▸ Material for this exercise
........
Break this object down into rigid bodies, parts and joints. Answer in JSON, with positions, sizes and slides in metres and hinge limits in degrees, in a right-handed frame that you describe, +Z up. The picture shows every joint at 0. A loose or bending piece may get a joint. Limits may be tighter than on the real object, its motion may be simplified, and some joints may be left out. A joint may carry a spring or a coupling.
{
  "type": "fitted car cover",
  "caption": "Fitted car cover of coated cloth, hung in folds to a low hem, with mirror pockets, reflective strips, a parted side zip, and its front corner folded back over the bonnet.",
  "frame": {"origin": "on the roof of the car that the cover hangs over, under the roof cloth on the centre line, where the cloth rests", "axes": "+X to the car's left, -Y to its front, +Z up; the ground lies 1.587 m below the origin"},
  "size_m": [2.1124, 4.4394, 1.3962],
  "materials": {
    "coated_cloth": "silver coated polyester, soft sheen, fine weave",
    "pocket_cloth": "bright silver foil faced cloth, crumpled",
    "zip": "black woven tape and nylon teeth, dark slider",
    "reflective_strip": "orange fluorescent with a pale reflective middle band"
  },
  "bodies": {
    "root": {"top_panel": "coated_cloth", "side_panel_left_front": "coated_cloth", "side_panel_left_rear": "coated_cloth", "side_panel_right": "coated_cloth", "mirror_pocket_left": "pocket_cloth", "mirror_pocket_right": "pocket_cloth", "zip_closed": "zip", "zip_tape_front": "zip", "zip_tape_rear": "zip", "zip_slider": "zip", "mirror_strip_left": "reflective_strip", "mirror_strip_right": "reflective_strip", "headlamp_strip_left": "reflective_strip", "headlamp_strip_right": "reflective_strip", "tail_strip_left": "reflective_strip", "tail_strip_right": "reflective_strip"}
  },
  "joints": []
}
........
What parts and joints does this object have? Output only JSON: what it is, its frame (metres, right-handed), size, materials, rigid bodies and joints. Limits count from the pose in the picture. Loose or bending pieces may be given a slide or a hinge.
........
Nothing but a number is needed here: how many lines hold the string "with"?

▸ Complete answer
3